Furthermore, domestic retail capital is shifting away from low-yielding bank deposits. Money Market Funds like CIC offering 17.0% and Saccos like Stima providing an 11.0% interest rate on deposits have redirected retail liquidity away from the banking sector's cheap deposit base. This deposit flight forces commercial banks to maintain high deposit interest rates, further preventing them from offering affordable credit to the lower end of the market.
Yield Spreads and Systemic Default Risks
While these capital inflows indicate global confidence, they also highlight a growing risk: the high cost of local funding. If a fintech platform borrows USD-denominated debt at 9% to 11%, it must hedge against currency fluctuations, adding approximately 300 to 400 basis points to its cost of capital. Consequently, these platforms must price their retail and corporate credit between 24% and 36% per annum to remain profitable.

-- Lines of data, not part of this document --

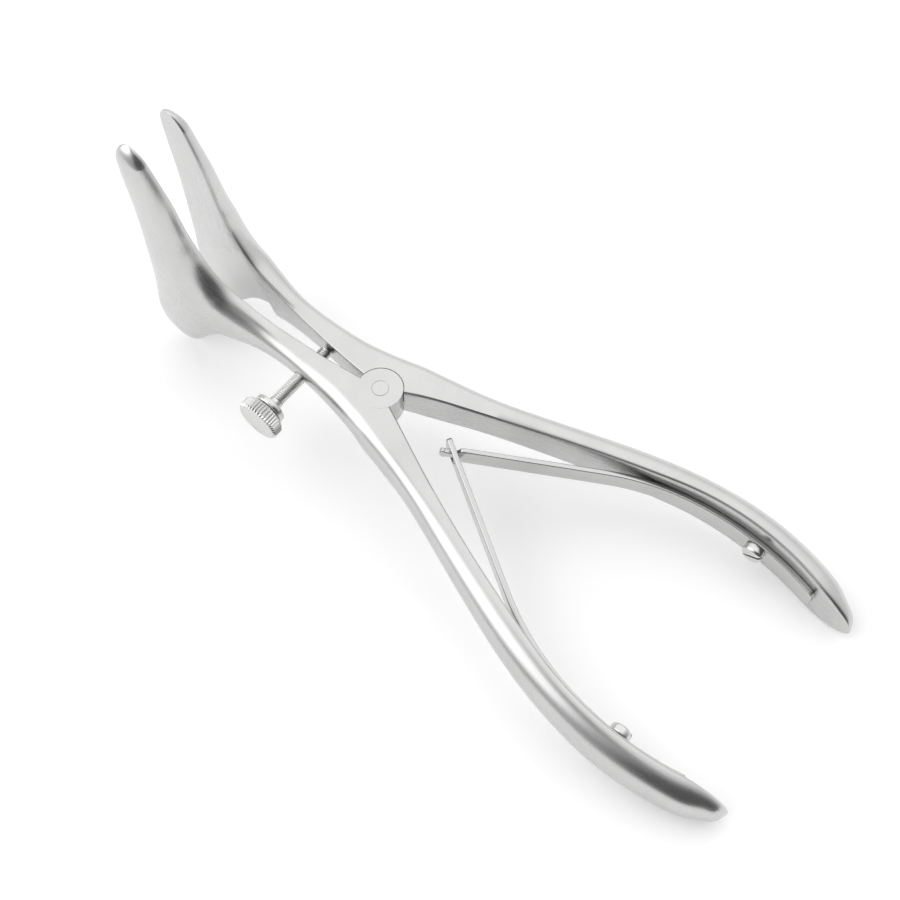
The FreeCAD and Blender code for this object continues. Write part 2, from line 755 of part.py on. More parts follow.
# Everything is checked before anything is written.
faults = [item.Name for item in doc.Objects
          if "Invalid" in item.State or "Error" in item.State]
for body in parts:
    if body.Shape.isNull() or not body.Shape.isValid():
        faults.append(body.Label + " has no valid shape")
    elif len(body.Shape.Solids) != 1:
        faults.append(f"{body.Label} has {len(body.Shape.Solids)} solids")
if faults:
    print("FAULTS", faults)
    sys.exit(1)

os.makedirs("parts", exist_ok=True)
for body in parts:
    body.Shape.exportStep(f"parts/{body.Label}.step")
    box = body.Shape.BoundBox
    print(f"{body.Label}: volume {body.Shape.Volume:.1f} mm3,"
          f" x {box.XMin:.2f} {box.XMax:.2f}, y {box.YMin:.2f} {box.YMax:.2f},"
          f" z {box.ZMin:.2f} {box.ZMax:.2f}")
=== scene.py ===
import json
import math

import bmesh
import bpy
import numpy as np
from mathutils import Matrix, Vector

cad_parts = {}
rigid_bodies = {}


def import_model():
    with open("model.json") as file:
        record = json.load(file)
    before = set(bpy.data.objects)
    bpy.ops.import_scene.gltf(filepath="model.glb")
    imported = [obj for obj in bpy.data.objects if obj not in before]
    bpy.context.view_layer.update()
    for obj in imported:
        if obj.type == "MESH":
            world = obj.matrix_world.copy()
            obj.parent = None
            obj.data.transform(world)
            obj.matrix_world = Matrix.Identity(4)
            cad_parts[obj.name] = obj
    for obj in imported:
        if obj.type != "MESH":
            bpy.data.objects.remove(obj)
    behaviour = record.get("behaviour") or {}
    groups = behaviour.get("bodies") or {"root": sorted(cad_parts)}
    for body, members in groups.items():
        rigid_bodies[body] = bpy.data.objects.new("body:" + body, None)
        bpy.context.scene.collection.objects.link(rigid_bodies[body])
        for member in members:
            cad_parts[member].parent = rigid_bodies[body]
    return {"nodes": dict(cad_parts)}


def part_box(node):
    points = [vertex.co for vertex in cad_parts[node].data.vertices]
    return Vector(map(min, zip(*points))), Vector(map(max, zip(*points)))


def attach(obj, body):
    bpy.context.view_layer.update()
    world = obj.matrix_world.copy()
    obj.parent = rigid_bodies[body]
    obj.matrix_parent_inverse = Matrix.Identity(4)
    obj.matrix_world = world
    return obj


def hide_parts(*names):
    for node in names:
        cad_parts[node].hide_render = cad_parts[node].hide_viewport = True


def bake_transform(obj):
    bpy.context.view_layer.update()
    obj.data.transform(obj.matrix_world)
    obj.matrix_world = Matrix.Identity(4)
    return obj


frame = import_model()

for spare in [thing for thing in bpy.data.objects
              if thing.name in ("Cube", "Light", "Camera")]:
    bpy.data.objects.remove(spare)
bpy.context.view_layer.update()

# Arms: two stainless steel forgings that are hinged on a half lap. They are
# ground and glass-blasted to a satin finish, with a fine grain along each
# handle left by the grinding belt. Sizes are in mm and angles in degrees.
MM = 0.001
NOISE_LOW, NOISE_HIGH = 0.3, 0.7
CLOUD_SCALE = 110.0


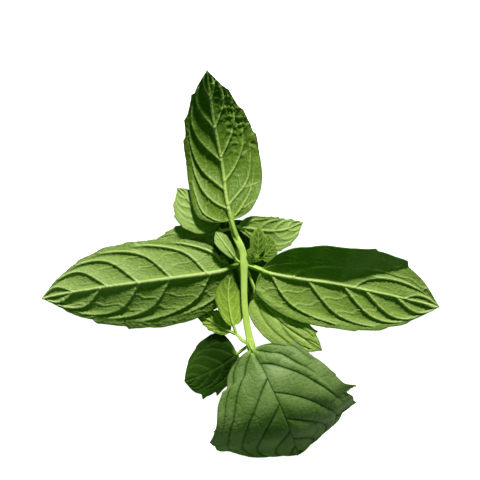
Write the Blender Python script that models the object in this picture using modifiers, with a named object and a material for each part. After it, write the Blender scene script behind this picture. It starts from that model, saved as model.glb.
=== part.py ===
"""A mint sprig lying on its leaves: a square stem, three large leaves with their undersides up, one with
its upper side up, and the small leaves and side shoots between them.

Lengths are in millimetres from the stem's middle joint until the last step, which writes metres and sets
the origin at the middle of the sprig's base. +X runs along the left and right leaves, +Y towards the stem's
tip and +Z up, away from the surface that the sprig lies on.
"""

import math
from dataclasses import dataclass

import bmesh
import bpy
import numpy as np

MM = 0.001

# Driving dimensions, in millimetres
BLADE_THICKNESS = 0.5
STALK_THICKNESS = 1.5
SMALL_STALK_THICKNESS = 0.9
TIP_HALF_WIDTH = 0.25
TALLEST_CROSS_SLOPE = 80.0
LARGE_GRID = (10, 22)
SMALL_GRID = (6, 14)
MIDRIB_CROWDING = 1.5
MIDRIB_THINNING = 0.7
LOBE_REACH = 0.16
FOLD_GAP = 0.7
STEM_CORNER = 0.72
PATH_SAMPLES = 240
STEM_RINGS = 26
SHOOT_RINGS = 9

LEAF_GREEN = (0.13, 0.24, 0.05)
PALE_GREEN = (0.34, 0.48, 0.13)
DARK_GREEN = (0.03, 0.08, 0.01)
STEM_GREEN = (0.45, 0.62, 0.16)


@dataclass
class Side:
    """One half of a blade: its greatest width, where that is from base (0) to tip (1), how full its base
    and tip are, its rise across in degrees at the base, middle and tip, its further bend out to the edge,
    how far its base lobe reaches back, and a fold: its angle, where its crease leaves the midrib and how
    fast it moves out."""
    width: float
    widest: float
    base_full: float
    tip_full: float
    rise: tuple
    bend: float = 0.0
    lobe: float = 0.0
    fold: tuple = (0.0, 0.0, 0.0)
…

In a market where the average business margin is squeezed by statutory obligations, including a 16% VAT rate and a 1.5% Affordable Housing Levy, paying 30% interest on working capital is unsustainable for many. If macro productivity slows, these digital loan books could quickly deteriorate. This is particularly concerning as digital lenders are not systematically integrated into the CBK’s emergency liquidity window, meaning a localized credit shock could dry up their liquidity instantly.
Nevertheless, the current momentum behind the kenya digital credit expansion demonstrates that alternative credit models are no longer peripheral experiments. They are structural necessities. As long as sovereign yields remain elevated above 15%, commercial banks will continue to avoid mass-market risk, leaving the field open for well-capitalized digital lenders to capture market share, refine their algorithmic risk models, and dictate the terms of financial inclusion across East Africa.